The monastery was very old, and quite large for such a small valley. The abbot had his monks lined up like an honor guard, and he was disappointed when Master Li declined a tour of inspection. Master Li also declined to begin with the scene of the crime, stating that it was unwise to come to a corpse with one's mind crammed with preconceptions, and we were led down a long winding flight of steps to the lowest basement and the cold room.

Lanterns were hung all over. The room was very bright, which meant that the shadows were very dark, and the play of light and shadow over the body on the block of ice highlighted the head. I stopped short and caught my breath. Never in my life had I seen such terror on a human face. The bulging eyes and gaping mouth were permanently fixed in the expression of one whose last view has been of the most horrible pit in Hell.
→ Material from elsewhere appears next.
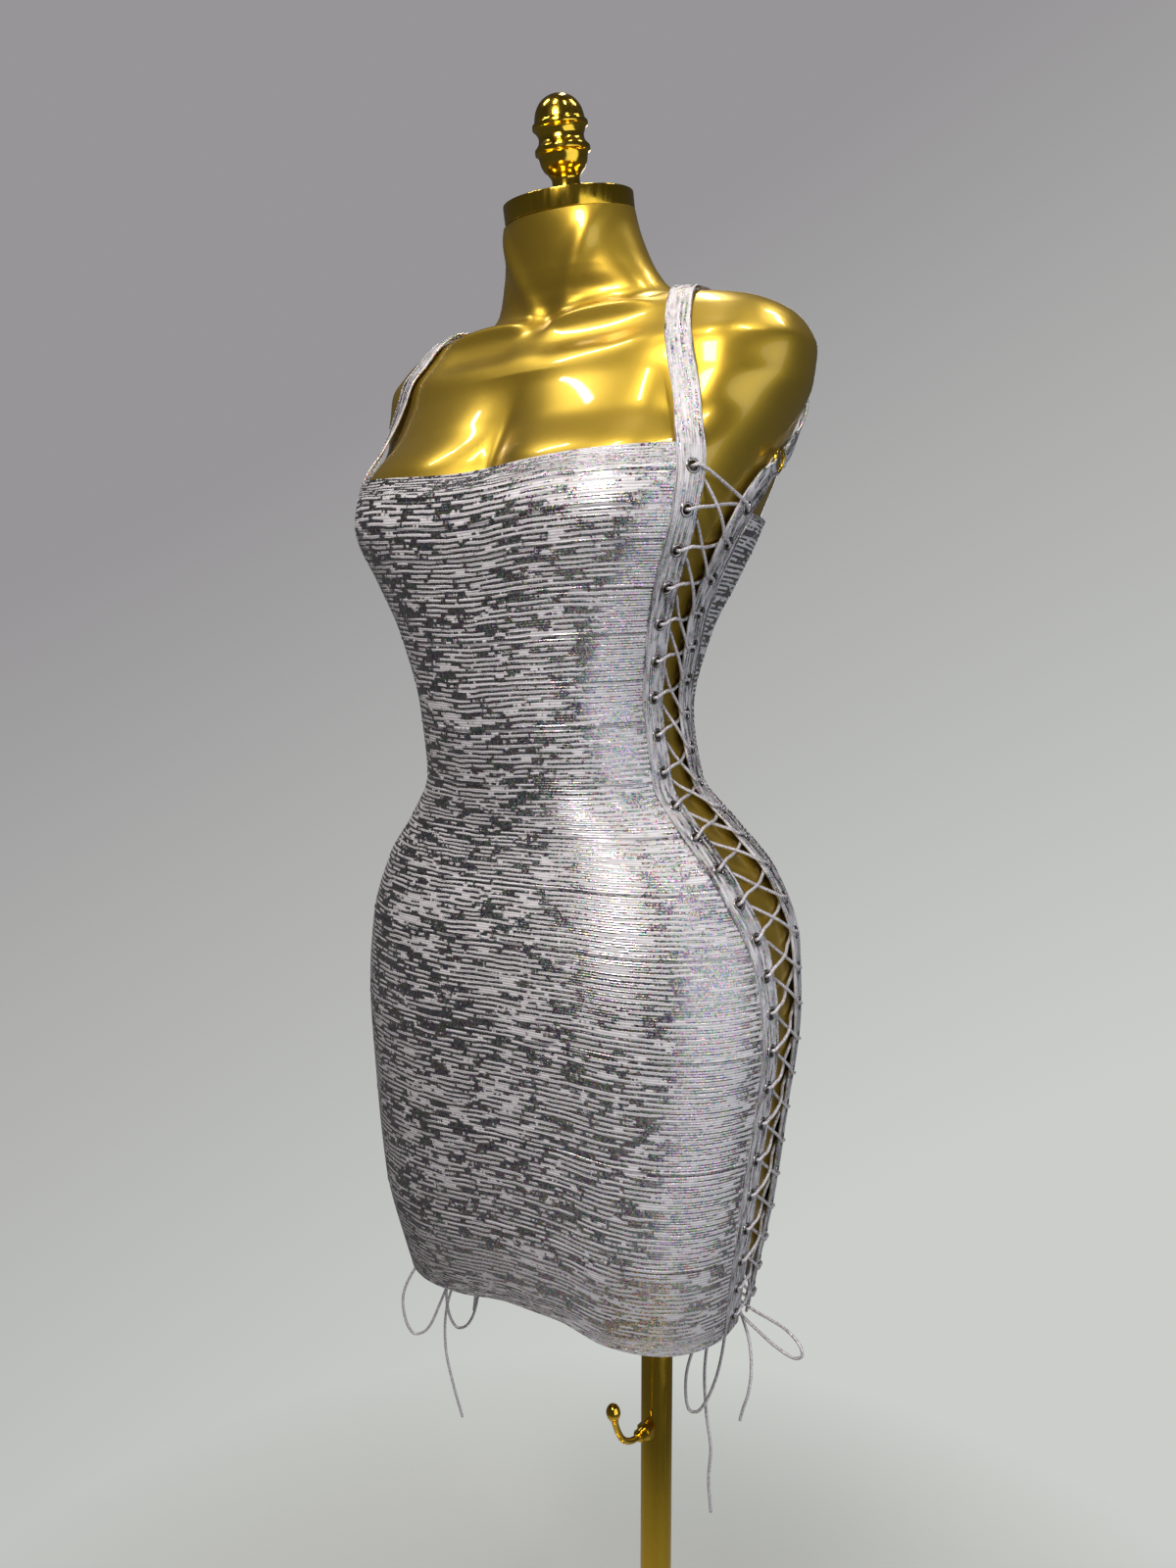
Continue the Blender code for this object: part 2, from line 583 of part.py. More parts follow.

Master Li said that the expression was interesting, in that three or four drugs could have caused it, but none of them was common to China. He rolled up his sleeves and opened his case, and the blades glinted like icicles in the cold musty chamber. The abbot appeared to be on the verge of fainting, as did his four assistants, who hovered on the staircase. I myself will never get used to it, and I had to force my eyes to watch. The minutes passed like molasses dripping in winter. After ten minutes Master Li straightened up, and the murderous expression on his face was not entirely a trick of shadows.

“Bat shit,” he said.

He bent back over the cadaver, and his knives moved angrily.

“No yak manure, no volcanic ash, no nuns’ pigtails, and no Tsao Tsao,” he muttered. “Nothing but another corpse.”

He went back to work, and various pieces of Brother Squint-Eyes landed on the ice beside the body.

“Our departed friend was recently in a large city,” Master Li said matter-of-factly. “His death occurred not more than four hours after his return.”